Even so, the 100 day EMA as an exit system would have captured several sizeable chunks of profit from BHP if you'd re-entered in the direction of the trend each time you got stopped out.

I notice the words 'novice trader' below your name. When you have more experience you'll realise there's no holy grail....there's only strategies that work reasonably well more often than not.


----------



## condog (22 November 2009)

bunyip said:


> there's no holy grail....there's only strategies that work reasonably well more often than not.




So Ture.....

And this is exactly why Im predominently a value investor..... because after trying multiple strategies over many years, its as close to the holy grail as I have *"yet found"*.....with the minimum workload, lower risk and great returns..... 

Theres a lot of strong arguments in here for both sides. They both have a role and are oth fantastic tools and educators...  Personally i feel a successful stock investor will use both in an over lapping style.....  

But now after experiencing and using both, I would never be caught without fundamental, where as I could comfortably choose to use technical as well or not...

As the saying goes "When the tide goes out, we will see who is swimming without any pants......."  Inevitably it will be those who are investing in stock that are fundamentally poor....


----------



## bunyip (22 November 2009)

condog said:


> So Ture.....
> 
> And this is exactly why Im predominently a value investor..... because after trying multiple strategies over many years, its as close to the holy grail as I have *"yet found"*.....with the minimum workload, lower risk and great returns.....
> 
> ...




I don't doubt it.

But investors who bought WDC five years ago because it was a fundamentally sound stock at attractive values have also been caught without any pants.

The mistake I see investors making over and over again on this forum is buying stocks which they consider are fundamentally sound, but whose price is going nowhere or down.

Buying a fundamentally sound stock while the price is going nowhere or heading south is just downright silly, when you could instead buy good, well managed companies whose sound fundamentals are being confirmed by their rising stock price.

The primary aim of investment should be to keep our money constantly growing. The best way of achieving this is to buy performing stocks, rather than tying up our money for years in non-performers.
By all means add the proviso that they must have decent fundamentals. *But above all else their stock price must be performing.*

I once subscribed to a newsletter that rated stocks according to the consensus opinion of 20 different fundamental analysts.
If 14 of the 20 analysts liked stock A and only 10 liked stock B, stock A got the higher rating of the two.
Each edition of the newsletter listed the ten stocks with the highest rating.

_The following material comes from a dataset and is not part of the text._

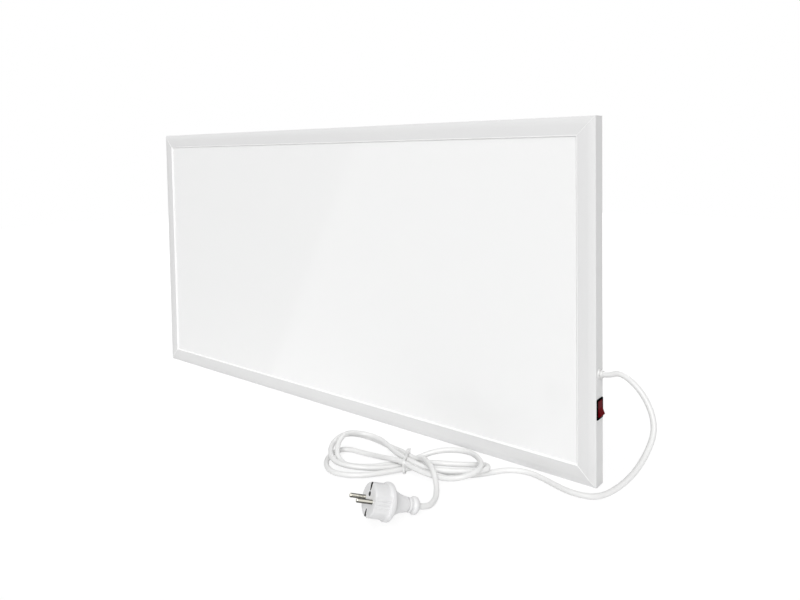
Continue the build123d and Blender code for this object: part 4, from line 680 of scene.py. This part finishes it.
def make_floor():
    """A matt floor that keeps the shadows and glows towards white, with a plain white bounce."""
    bpy.ops.mesh.primitive_plane_add(size=FLOOR_SIZE, location=(0.0, 0.0, -FLOOR_DROP))
    floor = bpy.context.object
    floor.name = "studio_floor"
    material, tree, out = empty_material("studio_floor_white")
    matt = tree.nodes.new("ShaderNodeBsdfDiffuse")
    matt.inputs["Color"].default_value = (*shade(FLOOR_TONE), 1.0)
    glow = tree.nodes.new("ShaderNodeEmission")
    place = tree.nodes.new("ShaderNodeTexCoord")
    away = tree.nodes.new("ShaderNodeVectorMath")
    away.operation = "DISTANCE"
    away.inputs[1].default_value = FLOOR_MIDDLE
    fade = tree.nodes.new("ShaderNodeMapRange")
    fade.interpolation_type = "SMOOTHSTEP"
    fade.inputs["From Min"].default_value = FLOOR_NEAR
    fade.inputs["From Max"].default_value = FLOOR_FAR
    fade.inputs["To Min"].default_value = FLOOR_GLOW
    fade.inputs["To Max"].default_value = FLOOR_GLOW_FAR
    tree.links.new(place.outputs["Object"], away.inputs[0])
    tree.links.new(away.outputs["Value"], fade.inputs["Value"])
    tree.links.new(fade.outputs["Result"], glow.inputs["Strength"])
    both = tree.nodes.new("ShaderNodeAddShader")
    bounce = tree.nodes.new("ShaderNodeBsdfDiffuse")
    bounce.inputs["Color"].default_value = (*shade(FLOOR_BOUNCE), 1.0)
    pick = tree.nodes.new("ShaderNodeMixShader")
    tree.links.new(matt.outputs[0], both.inputs[0])
    tree.links.new(glow.outputs[0], both.inputs[1])
    tree.links.new(shows_background(tree), pick.inputs[0])
    tree.links.new(bounce.outputs[0], pick.inputs[1])
    tree.links.new(both.outputs[0], pick.inputs[2])
    tree.links.new(pick.outputs[0], out.inputs["Surface"])
    floor.data.materials.append(material)
    floor.visible_glossy = False


def make_card():
    """A grey card that only reflections show."""
    data = bpy.data.meshes.new("dark_card_left")
    data.from_pydata(CARD_CORNERS, [], [tuple(range(len(CARD_CORNERS)))])
    card = link("dark_card_left", data)
    material, tree, out = empty_material("dark_card_left")
    glow = tree.nodes.new("ShaderNodeEmission")
    glow.inputs["Strength"].default_value = CARD_LEVEL
    tree.links.new(glow.outputs[0], out.inputs["Surface"])
    data.materials.append(material)
    card.visible_camera = False
    card.visible_diffuse = False
    card.visible_shadow = False
    card.visible_transmission = False


# ------------------------------------------------------------------ put together
def paint(material, *names):
    """Give the named CAD nodes this material and no other."""
    for name in names:
        mesh = nodes[name].data
        mesh.materials.clear()
        mesh.materials.append(material)


def finish_cad_nodes():
    """A material of its own for each group of the CAD nodes that stay."""
    paint(powder_coat("frame_coat_white", 0.765), "frame_bottom", "frame_left", "frame_top", "frame_right")
    paint(powder_coat("cover_coat_white", 0.78), "back_cover")
    paint(white_glass(), "front_panel")
    paint(metal("zinc_plate", ZINC, ZINC_ROUGHNESS),
          "hanger_bracket_1", "hanger_bracket_2", "hanger_bracket_3", "hanger_bracket_4",
          "corner_keys", "corner_screws", "earth_ring", "earth_screw")
    paint(metal("rivet_aluminium", (0.72, 0.72, 0.73), 0.45), "hanger_rivets")
    paint(pin_nickel(), "plug_pins", "plug_earth_clips")
    paint(metal("spring_brass", (0.72, 0.52, 0.22), 0.30),
          "rocker_plunger", "contact_lever", "switch_terminals", "cutout_blades", "push_on_connectors")
    paint(metal("busbar_copper", (0.75, 0.38, 0.24), 0.35), "busbars")
    paint(metal("foil_aluminium", (0.80, 0.80, 0.81), 0.25), "reflector_foil")
    paint(moulded("film_amber", (0.50, 0.24, 0.05), 0.35), "heating_film", "insulating_sheet")
    paint(moulded("board_fibre", (0.62, 0.60, 0.54), 0.9, grain=500.0, depth=0.0003), "insulation_board")
    paint(moulded("plastic_white", (0.86, 0.86, 0.855), 0.40), "terminal_block")
    paint(moulded("bushing_white", (0.74, 0.74, 0.735), 0.42), "cable_gland")
    paint(moulded("tie_nylon", (0.90, 0.90, 0.895), 0.30, clearness=0.25), "cable_tie")
    paint(moulded("switch_black", shade(0.003), 0.6, gloss=0.0), "switch_housing")
    paint(moulded("rocker_red", (0.115, 0.001, 0.004), 0.16, gloss=0.012), "rocker")
    paint(moulded("cutout_black", shade(0.03), 0.5), "thermal_cutout")
    paint(moulded("wire_brown", (0.12, 0.05, 0.02), 0.4), "wires_live")
    paint(moulded("wire_blue", (0.03, 0.12, 0.45), 0.4), "wires_neutral")
    paint(moulded("wire_green", (0.15, 0.40, 0.05), 0.4), "wire_earth")
    paint(cord_jacket(), "inlet_cable")


def main():
    bpy.context.scene.view_settings.view_transform = "Standard"
    make_camera()
    make_world()
    make_floor()
    make_lamps()
    make_card()
    finish_cad_nodes()
    make_cord(make_plug_body())
    make_frame_lines()
    make_cover_screws()


main()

My plan was to use technical analysis to pick timely entries into the highest rated of these much admired stocks.

My plan didn't work. Why? Because almost every one of the highly rated stocks in the newsletter was heading south with a vengeance....nobody in his right mind would have bought them unless he was wanting to lose money. 
And they continued heading south for quite some time afterwards.

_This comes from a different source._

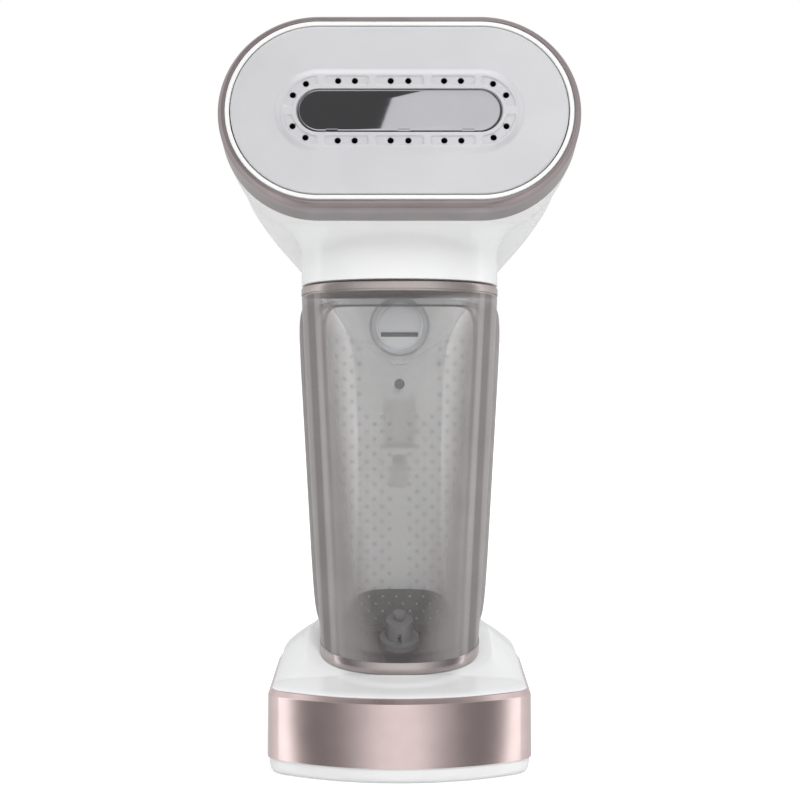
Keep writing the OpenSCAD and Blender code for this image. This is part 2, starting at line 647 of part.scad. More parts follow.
module control_board() color(board_green) {
  block([-24, 24], [17, 48], [12, 13.6]);
  color(rubber) block([-21, -7], [30, 42], [13.6 - eps, 24]);
  color("#4d6ea8") for (x = [10, 19]) translate([x, 24, 13.6 - eps]) cylinder(r = 3.6, h = 9);
  color(silver) block([-8, 4], [20, 22], [13.6 - eps, 24]);
}

module terminal_block() color("#e7e2d4") difference() {
  block([2, 22], [35, 45], [13.7, 23]);
  for (x = [7, 17]) translate([x, 40, 16]) cylinder(r = 2.2, h = 10);
}

module wiring_loom() color("#b33a32") for (x = [6, 8.6, 11.2]) wire(smooth([
  [x, 41, 24.5], [x, 44, 36], [x - 0.5, 47, 58], [x - 0.5, 48, 102], [x - 0.5, 48, 152],
  [x + 4, 43, 185], [x + 8, 31, 214], [x + 11, 12, 235], [x + 12, -7, 245]], 2), 1.1, 6);

// ---- controls ----

module steam_trigger() color(rose) difference() {
  union() {
    x_cylinder(4, -6, 6, pivot_y, pivot_z);
    hull() {
      x_cylinder(3.6, -6, 6, pivot_y, pivot_z);
      x_cylinder(3, -6, 6, pivot_y - 8, pivot_z - 8);
      x_cylinder(3, -6, 6, pivot_y - 9, pivot_z - 16);
    }
    hull() {
      x_cylinder(3, -6, 6, pivot_y - 9, pivot_z - 16);
      x_cylinder(3, -6, 6, pivot_y - 8.4, pivot_z - 24);
      x_cylinder(2.5, -6, 6, pivot_y - 10, pivot_z - 31);
      x_cylinder(2.5, -6, 6, pivot_y - 3, pivot_z - 29);
    }
  }
  x_cylinder(1.55, -10, 10, pivot_y, pivot_z);
}

module trigger_pin() color(steel) x_cylinder(1.5, -14, 14, pivot_y, pivot_z);

module trigger_spring() color(steel)
  translate([0, pivot_y + 1.1, pivot_z - 29]) rotate([-90, 0, 0]) spring(2.4, 0.35, 19, 5);

module trigger_switch() color(rubber) {
  block([-3.2, 3.2], [grip_y - 1, grip_y + 9], [pivot_z - 22, pivot_z - 2]);
  color(steel) block([-1.5, 1.5], [grip_y - 2.4, grip_y - 1 + eps], [pivot_z - 18, pivot_z - 15]);
}

module trigger_lock() color(rose) {
  block([-2.8, 2.8], [grip_y - 17.6, grip_y - 12], [lock_z - 4.5, lock_z + 3.5]);
  block([-4.6, 4.6], [grip_y - 12.7, grip_y - 11.1], [lock_z - 6, lock_z + 5]);
}

module power_button() color(silver) {
  y_cylinder(6.6, 0, button_y - 6.8, button_y + 0.9, button_z);
  y_cylinder(8, 0, button_y - 6.8, button_y - 4.8, button_z);
}

module button_switch() color(rubber) {
  block([-4, 4], [button_y - 14.2, button_y - 9.8], [button_z - 4, button_z + 4]);
  y_cylinder(1.7, 0, button_y - 9.8 - eps, button_y - 6.8 - button_travel, button_z);
}

module button_spring() color(steel)
  translate([0, button_y - 11.8, button_z]) rotate([-90, 0, 0]) spring(6.6, 0.35, 4.9, 3, 12);

module indicator_lens() color("#cfe6f5") {
  y_cylinder(2.3, 0, button_y - 5.3, button_y - 0.1, button_z + lens_rise);
  y_cylinder(3.4, 0, button_y - 6.2, button_y - 5, button_z + lens_rise);
}

// The latch's tooth stands just clear of the tank's top
latch_z = 192;
tooth_y = tank_back_y - 7;
tooth_gap = 0.9;
module tank_latch() color(white) {
  block([-8, 8], [tank_back_y - 2.2, tank_back_y + 2.4], [latch_z - 0.8, latch_z + 8]);
  block([-5, 5], [tooth_y, tank_back_y - 2.1], [top_plane(tooth_y) + tooth_gap, latch_z + 3]);
}

module latch_spring() color(steel)
  translate([0, tooth_y + 2.2, latch_z + 3.2]) spring(2.2, 0.35, 9, 5);

soleplate();
soleplate_inlay();
soleplate_trim();
head_bezel();
head_top_shell();
head_under_shell();
neck_shell();
grip_front_shell();
grip_rear_shell();
grip_screws();
steam_chamber();
chamber_gasket();
chamber_cover();
chamber_screws();
heating_element();
thermostat();
thermal_fuse();
insulator_frame();
tank_front_shell();
tank_rear_shell();
tank_top_trim();
tank_foot_trim();
outlet_valve_body();
valve_stem();
valve_spring();
stopper_strap();
filler_stopper();
base_cover();
base_band();
base_plate();
base_chassis();
rubber_feet();
base_screws();
tank_socket();
socket_seal();
pump();
pump_mounts();
suction_hose();
delivery_hose();
control_board();
terminal_block();
wiring_loom();
cord_gland();
steam_trigger();
trigger_pin();
trigger_spring();
trigger_switch();
trigger_lock();
power_button();
button_spring();
button_switch();
indicator_lens();
tank_latch();
latch_spring();
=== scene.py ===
import json
from math import asin, atan, atan2, cos, hypot, pi, radians, sin, sqrt, tan

import bmesh
import bpy
import numpy as np
from mathutils import Matrix, Vector
from mathutils.bvhtree import BVHTree


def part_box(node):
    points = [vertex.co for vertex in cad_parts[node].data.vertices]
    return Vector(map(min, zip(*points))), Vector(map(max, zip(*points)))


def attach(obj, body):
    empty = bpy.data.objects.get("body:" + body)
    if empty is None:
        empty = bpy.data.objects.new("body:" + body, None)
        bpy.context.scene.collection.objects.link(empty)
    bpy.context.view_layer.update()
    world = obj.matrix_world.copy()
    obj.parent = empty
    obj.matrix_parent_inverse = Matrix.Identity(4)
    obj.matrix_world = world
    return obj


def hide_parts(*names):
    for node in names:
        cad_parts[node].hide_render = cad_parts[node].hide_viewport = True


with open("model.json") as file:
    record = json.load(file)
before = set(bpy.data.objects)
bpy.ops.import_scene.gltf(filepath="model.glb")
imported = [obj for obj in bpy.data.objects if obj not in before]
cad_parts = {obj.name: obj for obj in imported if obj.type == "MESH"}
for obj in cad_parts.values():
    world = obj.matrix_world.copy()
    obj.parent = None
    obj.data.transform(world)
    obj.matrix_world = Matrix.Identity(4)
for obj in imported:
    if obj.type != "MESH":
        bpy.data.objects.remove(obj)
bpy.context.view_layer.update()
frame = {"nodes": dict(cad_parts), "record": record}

# ---------------------------------------------------------------- sizes, in millimetres
# Outlines are drawn in millimetres and become metres where a piece is made.
MM = 0.001


def cad_box(node):
    """A CAD node's lowest and highest corners in millimetres."""
    low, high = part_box(node)
    return np.array(low) * 1000, np.array(high) * 1000


HEAD_TILT = radians(15)
BEZEL_DEPTH = 20.0
bezel_low, bezel_high = cad_box("head_bezel")
trim_low, trim_high = cad_box("tank_top_trim")
foot_low = cad_box("tank_foot_trim")[0]
rear_high = cad_box("tank_rear_shell")[1]
band_low, band_high = cad_box("base_band")
stopper_high = cad_box("filler_stopper")[1]
button_low, button_high = cad_box("power_button")
lens_low, lens_high = cad_box("indicator_lens")
latch_low, latch_high = cad_box("tank_latch")
lock_low = cad_box("trigger_lock")[0]
pin_low, pin_high = cad_box("trigger_pin")
gland_low, gland_high = cad_box("cord_gland")

HEAD_R = 38.85
HEAD_S = (bezel_high[0] - bezel_low[0]) / 2 - HEAD_R
HEAD_Y = -48.0
HEAD_Z = 259.1
BEZEL_WALL = 2.6
BEVEL = 2.2
TRIM_R = HEAD_R - BEZEL_WALL - 0.1
TRIM_WALL = 1.85
PLATE_R = TRIM_R - TRIM_WALL - 0.4
PLATE_T = 6.0
BOSS_S = 31.0
BOSS_R = 14.5
BOSS_H = 1.2
BOSS_IN_R = 8.8
BOSS_V = -0.8
INLAY_S = 30.7
INLAY_R = 8.2
HOLE_V = 12.1
HOLE_R = 1.15
STEAM_HOLES = [(3.4, HOLE_V), (17.2, HOLE_V), (23.7, HOLE_V), (36.1, 10.9), (41.1, 6.3)]
RIB_X = [10.65, 30.35]

TANK_FRONT = trim_low[1] + 0.15
TANK_BULGE = 19.5
TANK_Y = TANK_FRONT + TANK_BULGE
TANK_BACK = rear_high[1]
TANK_SPLIT = TANK_BACK - 8
TANK_TOP_W = 79.0
TANK_FOOT_W = 64.4
TANK_WALL = 2.2
TOP_SLOPE = tan(radians(10.5))
FOOT_SLOPE = tan(radians(19.5))
TANK_TOP_Z = trim_high[2]
TANK_FOOT_Z = foot_low[2]
TRIM_H = 3.8
FOOT_TRIM_H = 4.6
NECK_GAP = 0.8
DOCK_GAP = 0.4
PLAN_POWER = 2.35

BAND_DRAFT = 0.3
BASE_W = band_high[0] - band_low[0] - 2 * BAND_DRAFT
BASE_FRONT = -band_low[1] - BAND_DRAFT
BASE_BACK = band_high[1] - BAND_DRAFT
BASE_ARC_R = 85.0
BASE_CORNER_R = 11.0
BASE_SIDE_BACK = 28.0
BAND_Z0 = band_low[2]
BAND_Z1 = band_high[2]
RIDGE_Z = 49.0

GRIP_Y = 44.0
SHELL_WALL = 2.4


def lerp(a, b, t):
    return a + (b - a) * t


def smoothstep(a, b, x):
    t = np.clip((np.asarray(x, float) - a) / (b - a), 0, 1)
    return t * t * (3 - 2 * t)


def power_curve(c, p):
    return np.sign(c) * np.abs(c) ** (2 / p)


def curve_through(points, steps):
    """A Catmull-Rom curve through the points, with that many steps between each two."""
    p = np.array(points, float)
    out = []
    for i in range(len(p) - 1):
        a, b, c, d = p[max(i - 1, 0)], p[i], p[i + 1], p[min(i + 2, len(p) - 1)]
        for t in np.arange(steps) / steps:
            out.append(0.5 * (2 * b + (c - a) * t + (2 * a - 5 * b + 4 * c - d) * t * t
                              + (3 * b - a - 3 * c + d) * t ** 3))
    out.append(p[-1])
    return np.array(out)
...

I say again.....Buying a fundamentally sound stock while the price is going nowhere or heading south is just downright silly, when you could instead buy good, well managed companies whose sound fundamentals are being confirmed by their rising stock price.


----------



## Calliope (22 November 2009)

If Philip Adams is against him, Buffett must be doing something right;  



> An ominous story in the business press: Warren Buffett has just bought one of America's largest freight railways. Not because he believes in public transport but because the company hauls coal - like that endless procession of coal trucks I see trundling through the Hunter Valley. Buffett sees zero risk to coal profits. He says coal will remain the main source of power generation for the next 50 years.




Buffett if right because there is no affordable or practical alternative.

http://www.theaustralian.com.au/news/opinion/saddle-up-for-the-coal-war/story-e6frg7fx-1225798569915


----------



## motorway (22 November 2009)

Wysiwyg said:


> Always interesting to discover trading techniques but on this suggestion with BHP there would have been an exit no less than 8 times from 2003 to the ATH in 2008. The 100 day EMA.




yes... That is because a 100 day moving average or a Day anything means ZIP.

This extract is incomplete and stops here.